Thursday, December 31, 2015

A Promising, Dangerous Faith

Your destiny is not struggle and misery ending in blackness.  Trust your future.  Trust love so much that you love even your enemies.  Be peace for your world.  Be fearless in the face of every threat.  Live your deepest dream with hope and courage.   This message from Jesus’ lips to the poor, powerless farmers and fisherman of Galilee must have sounded at once thrilling and absurd.  Enduring hardscrabble lives and massive taxes as a breadbasket to the Roman Empire hope and dreams were dangerous words to them.  Seeking justice got you killed.

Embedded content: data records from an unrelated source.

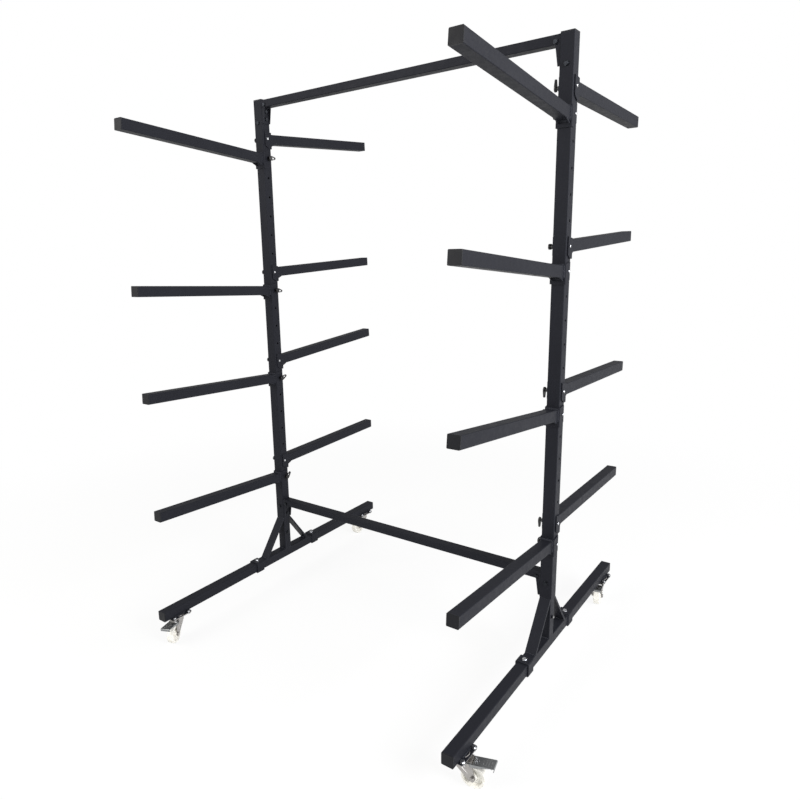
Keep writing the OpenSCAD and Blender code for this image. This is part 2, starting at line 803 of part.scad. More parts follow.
// Fork: a domed crown that turns on the kingpin, a yoke, two tapered cheeks and the axle bolt
module fork(sx, sy) {
    boss_r = axle_r + 7;
    crown_r = 23;
    yoke_top = crown_low + yoke_t;
    color(zinc)
        caster_place(sx, sy) {
            difference() {
                union() {
                    rotate_extrude($fn = 64)
                        polygon([
                            [0, crown_low], [crown_r, crown_low], [crown_r + 1, crown_low + 2],
                            [crown_r, crown_top - 1.5], [crown_r - 2, crown_top], [0, crown_top]
                        ]);
                    translate([-17, -fork_out, crown_low])
                        cube([pedal_x + 27, 2 * fork_out, yoke_t]);
                    for (s = [-1, 1])
                        in_xz(s * (fork_in + fork_t / 2), fork_t)
                            fork_cheek(boss_r, yoke_top);
                }
                translate([0, 0, crown_low - cut])
                    cylinder(r = king_r + run, h = crown_top - crown_low + 2 * cut, $fn = 48);
            }
            // axle bolt through both cheeks, its nut toward -Y
            translate([trail, -fork_out - nut_h - bolt_end, wheel_r])
                along_y() cylinder(r = axle_r, h = 2 * fork_out + nut_h + bolt_end + 1, $fn = 32);
            translate([trail, -fork_out - nut_h, wheel_r])
                along_y() cylinder(d = bolt_af / cos(30), h = nut_h, $fn = 6);
            translate([trail, fork_out, wheel_r])
                along_y() cylinder(d = bolt_af / cos(30), h = bolt_head, $fn = 6);
            // studs that carry the brake pedal
            for (s = [0, 1])
                mirror([0, s, 0]) {
                    translate([pedal_x, fork_out - fork_t / 2, pedal_z])
                        along_y() cylinder(r = pedal_pin_r, h = pedal_t + 2 * fit + fork_t / 2, $fn = 32);
                    translate([pedal_x, pedal_out + fit, pedal_z])
                        along_y() cylinder(r = pedal_pin_r + 1.6, h = 1.4, $fn = 32);
                }
        }
}

// Side of the fork: wide under the crown, tapering to the boss round the axle
module fork_cheek(boss_r, top) {
    low = wheel_r - boss_r;
    rounded_outline(
        [
            [-17, top], [pedal_x + 10, top], [pedal_x + 12, top - 16],
            [trail + boss_r, low], [trail - boss_r, low], [-17, top - 16]
        ],
        [1.5, 1.5, 10, boss_r - 0.5, boss_r - 0.5, 8]
    );
}

// Wheel: a turned nylon body with a round-shouldered tread, a dished web and a hub
module wheel(sx, sy) {
    hub = fork_in - 0.1;
    half = wheel_w / 2;
    bore_r = axle_r + run;
    color(nylon)
        caster_place(sx, sy)
            translate([trail, 0, wheel_r])
                rotate([90, 0, 0])
                    rotate_extrude($fn = 96)
                        polygon([
                            [bore_r, -hub], [bore_r + 5, -hub], [bore_r + 6.5, 1.5 - hub],
                            [bore_r + 8, -half / 2.4], [wheel_r - 11, -half / 2.4],
                            [wheel_r - 9, -half], [wheel_r - 2.6, -half], [wheel_r - 0.8, 0.9 - half],
                            [wheel_r, 2.8 - half], [wheel_r, half - 2.8],
                            [wheel_r - 0.8, half - 0.9], [wheel_r - 2.6, half], [wheel_r - 9, half],
                            [wheel_r - 11, half / 2.4], [bore_r + 8, half / 2.4],
                            [bore_r + 6.5, hub - 1.5], [bore_r + 5, hub], [bore_r, hub]
                        ]);
}

// Brake pedal: a tread plate over the wheel with a rolled lip, two hinge cheeks,
// a shoe that meets the wheel when the pedal is pressed, and a release tab
module pedal(sx, sy) {
    back_x = pedal_x + 13;
    back_z = pedal_z + 5;
    tip_z = back_z + pedal_rise;
    shoe_low = wheel_d + 2.8;
    cheek_x = pedal_reach - 16;
    color(grey_steel)
        caster_place(sx, sy) {
            difference() {
                union() {
                    // tread plate and its lip
                    in_xz(0, 2 * pedal_out)
                        rounded_outline(
                            [
                                [back_x, back_z], [pedal_reach, tip_z], [pedal_reach - 3, tip_z - pedal_lip],
                                [pedal_reach - 3 - pedal_t, tip_z - pedal_lip],
                                [pedal_reach - pedal_t, tip_z - pedal_t], [back_x, back_z - pedal_t]
                            ],
                            [0.8, pedal_t + 1, 0.8, 0.8, 1, 0.8]
                        );
                    // hinge cheeks
                    for (s = [-1, 1])
                        in_xz(s * (pedal_in + pedal_t / 2), pedal_t)
                            rounded_outline(
                                [
                                    [pedal_x - 7, pedal_z + 6], [back_x, back_z],
                                    [cheek_x, tip_z - pedal_rise * 16 / (pedal_reach - back_x)],
                                    [cheek_x, tip_z - 4.5], [back_x + 4, pedal_z - 5],
                                    [pedal_x - 7, pedal_z - 6]
                                ],
                                [5, 1, 0.8, 1.2, 5, 5]
                            );
                    // shoe over the wheel
                    translate([trail + 4, -wheel_w / 2 + 3, shoe_low])
                        cube([10, wheel_w - 6, back_z - shoe_low]);
                    // release tab under the lip
                    translate([pedal_reach - 14, -8, tip_z - 16])
                        cube([pedal_t, 16, 13]);
                }
                translate([pedal_x, -pedal_out - cut, pedal_z])
                    along_y() cylinder(r = pedal_pin_r + run, h = 2 * pedal_out + 2 * cut, $fn = 32);
            }
        }
}

base(left);  // base_left
base(right);  // base_right
upright(left);  // upright_left
upright(right);  // upright_right
crossbar(top_bar_z);  // crossbar_top
crossbar(low_bar_z);  // crossbar_bottom
crossbar_brackets();
leg(left, front);  // leg_front_left
leg(right, front);  // leg_front_right
leg(left, rear);  // leg_rear_left
leg(right, rear);  // leg_rear_right
arm(left, front, 1);  // arm_front_left_1
arm(left, front, 2);  // arm_front_left_2
arm(left, front, 3);  // arm_front_left_3
arm(left, front, 4);  // arm_front_left_4
arm(right, front, 1);  // arm_front_right_1
arm(right, front, 2);  // arm_front_right_2
arm(right, front, 3);  // arm_front_right_3
arm(right, front, 4);  // arm_front_right_4
arm(left, rear, 1);  // arm_rear_left_1
arm(left, rear, 2);  // arm_rear_left_2
arm(left, rear, 3);  // arm_rear_left_3
arm(left, rear, 4);  // arm_rear_left_4
arm(right, rear, 1);  // arm_rear_right_1
arm(right, rear, 2);  // arm_rear_right_2
arm(right, rear, 3);  // arm_rear_right_3
arm(right, rear, 4);  // arm_rear_right_4
lock_pin(left, front, 1);  // pin_front_left_1
lock_pin(left, front, 2);  // pin_front_left_2
lock_pin(left, front, 3);  // pin_front_left_3
lock_pin(left, front, 4);  // pin_front_left_4
lock_pin(right, front, 1);  // pin_front_right_1
lock_pin(right, front, 2);  // pin_front_right_2
lock_pin(right, front, 3);  // pin_front_right_3
lock_pin(right, front, 4);  // pin_front_right_4
lock_pin(left, rear, 1);  // pin_rear_left_1
lock_pin(left, rear, 2);  // pin_rear_left_2
lock_pin(left, rear, 3);  // pin_rear_left_3
lock_pin(left, rear, 4);  // pin_rear_left_4
lock_pin(right, rear, 1);  // pin_rear_right_1
lock_pin(right, rear, 2);  // pin_rear_right_2
lock_pin(right, rear, 3);  // pin_rear_right_3
lock_pin(right, rear, 4);  // pin_rear_right_4
fork(left, front);  // fork_front_left
fork(right, front);  // fork_front_right
fork(left, rear);  // fork_rear_left
fork(right, rear);  // fork_rear_right
wheel(left, front);  // wheel_front_left
wheel(right, front);  // wheel_front_right
wheel(left, rear);  // wheel_rear_left
wheel(right, rear);  // wheel_rear_right
pedal(left, front);  // pedal_front_left
pedal(right, front);  // pedal_front_right
pedal(left, rear);  // pedal_rear_left
pedal(right, rear);  // pedal_rear_right
tube_end_caps();
arm_end_caps();
frame_bolts();
caster_plates();
caster_bolts();
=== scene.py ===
# %% [markdown]
# # A wheeled kayak rack of square steel tube
# The rack is a real product in painted steel: two uprights, two crossbars, sixteen arms on saddles,
# sixteen pull pins and four braked casters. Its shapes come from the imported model. This lesson gives
# them their finishes, adds what a drawing leaves out, such as weld beads and ball races, and sets the
# camera and the light.

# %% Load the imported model
import bpy
import math
import numpy as np
from mathutils import Euler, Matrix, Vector


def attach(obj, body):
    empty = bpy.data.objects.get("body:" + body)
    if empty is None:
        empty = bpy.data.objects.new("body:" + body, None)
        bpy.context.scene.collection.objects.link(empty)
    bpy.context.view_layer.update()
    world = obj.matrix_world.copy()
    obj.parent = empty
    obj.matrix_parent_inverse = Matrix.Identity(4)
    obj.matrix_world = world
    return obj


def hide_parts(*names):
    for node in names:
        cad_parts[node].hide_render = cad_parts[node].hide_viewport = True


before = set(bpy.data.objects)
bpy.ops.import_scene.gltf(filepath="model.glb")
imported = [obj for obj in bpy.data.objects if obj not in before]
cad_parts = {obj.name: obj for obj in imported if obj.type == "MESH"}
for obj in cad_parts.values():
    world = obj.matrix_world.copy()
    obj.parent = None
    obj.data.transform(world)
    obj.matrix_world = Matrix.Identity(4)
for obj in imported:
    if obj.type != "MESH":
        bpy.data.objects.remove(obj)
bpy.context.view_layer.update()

# %% [markdown]
# ## The camera
# A product photograph is easiest to match when the camera is solved, not guessed. Fitting about sixty
# outline points of the rack gave where the lens was, which way it looked and how long it was. The
# picture was cropped off centre, and a small horizontal lens shift stands for that.

# %% Camera
PICTURE = 800.0                # width and height of the picture, in pixels
FOCAL_LENGTH = 659.45          # in pixels
AXIS_X, AXIS_Y = 352.27, 399.0     # where the axis of the lens meets the picture, in pixels
SENSOR = 36.0                  # width of the sensor, in millimetres
CAMERA_PLACE = (1.4681, -2.1584, 1.5707)
CAMERA_TURN = (77.106, 1.647, 37.624)      # degrees about X, Y and Z

camera_data = bpy.data.cameras.new("rack_camera")
camera_data.sensor_fit = "HORIZONTAL"
camera_data.sensor_width = SENSOR
camera_data.lens = FOCAL_LENGTH / PICTURE * SENSOR
camera_data.shift_x = (PICTURE / 2 - AXIS_X) / PICTURE
camera_data.shift_y = (AXIS_Y - PICTURE / 2) / PICTURE
camera_data.clip_start = 0.05
camera_data.clip_end = 60.0
camera = bpy.data.objects.new("rack_camera", camera_data)
camera.location = CAMERA_PLACE
camera.rotation_euler = Euler([math.radians(a) for a in CAMERA_TURN], "XYZ")
bpy.context.scene.collection.objects.link(camera)
bpy.context.scene.camera = camera
print("lens", round(camera_data.lens, 2), "mm")

# %% [markdown]
# ## Colours and nodes
# Colours are picked on screen as sRGB hex values, but shaders work in linear light, so one function
# turns them. Another adds a shader node with its settings and links, which keeps each material short
# enough to read as a recipe.

# %% Helpers for materials
MM = 0.001


def linear(hex_colour):
    """sRGB hex to linear RGBA: c/12.92 up to 0.04045, ((c + 0.055)/1.055) to the power 2.4 above."""
    srgb = np.array([int(hex_colour[i:i + 2], 16) / 255.0 for i in (1, 3, 5)])
    low, high = srgb / 12.92, ((srgb + 0.055) / 1.055) ** 2.4
    return (*np.where(srgb <= 0.04045, low, high).tolist(), 1.0)


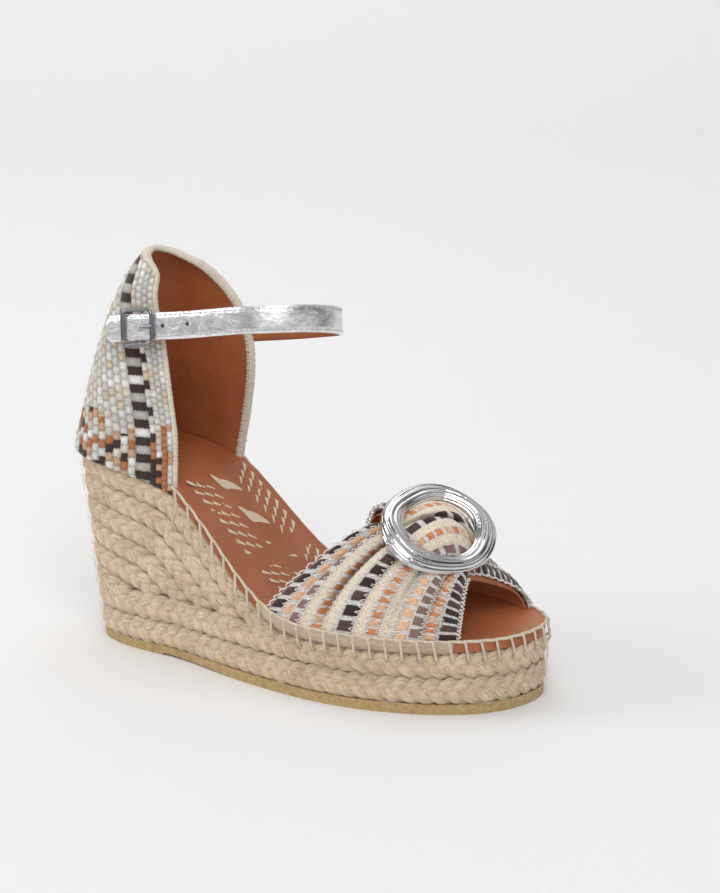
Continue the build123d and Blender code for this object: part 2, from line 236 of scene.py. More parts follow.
def tube(path, out, wide, thick, sides, closed=False):
    """Elliptical tube along a path: each ring is centre + wide * cos(a) * across
    + thick * sin(a) * out, where across is square to the path and to out."""
    heading = headings(path, closed)
    across = unit(np.cross(heading, out))
    out = np.cross(across, heading)
    turn = np.linspace(0, 2 * np.pi, sides, endpoint=False)[None, :, None]
    wide = np.broadcast_to(wide, len(path))[:, None, None]
    thick = np.broadcast_to(thick, len(path))[:, None, None]
    return (path[:, None] + across[:, None] * np.cos(turn) * wide
            + out[:, None] * np.sin(turn) * thick)


def capped(grid):
    """Close an open tube by drawing its end rings into points."""
    first, last = grid[:1].mean(axis=1, keepdims=True), grid[-1:].mean(axis=1, keepdims=True)
    ends = [np.broadcast_to(end, grid[:1].shape) for end in (first, last)]
    return np.concatenate([ends[0], grid, ends[1]])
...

It’s strange how we who live in the most powerful nation in the world’s history with more control over our environment and lives than anyone before us still find Jesus’ words a threat; such a threat, in fact, that we’ve eviscerated them, draining them of their thrill.  Most of Christianity, our Church included, has relegated God’s Kingdom to an existence after death whose realm we can’t imagine and whose likelihood we can’t evaluate. 
There is a reason that so many of our contemporaries find religion irrelevant to their lives.  To a great extent, we’ve made it irrelevant.  We’ve made it irrelevant to make it safe.  The problem is that removing the danger has also removed the promise and the thrill.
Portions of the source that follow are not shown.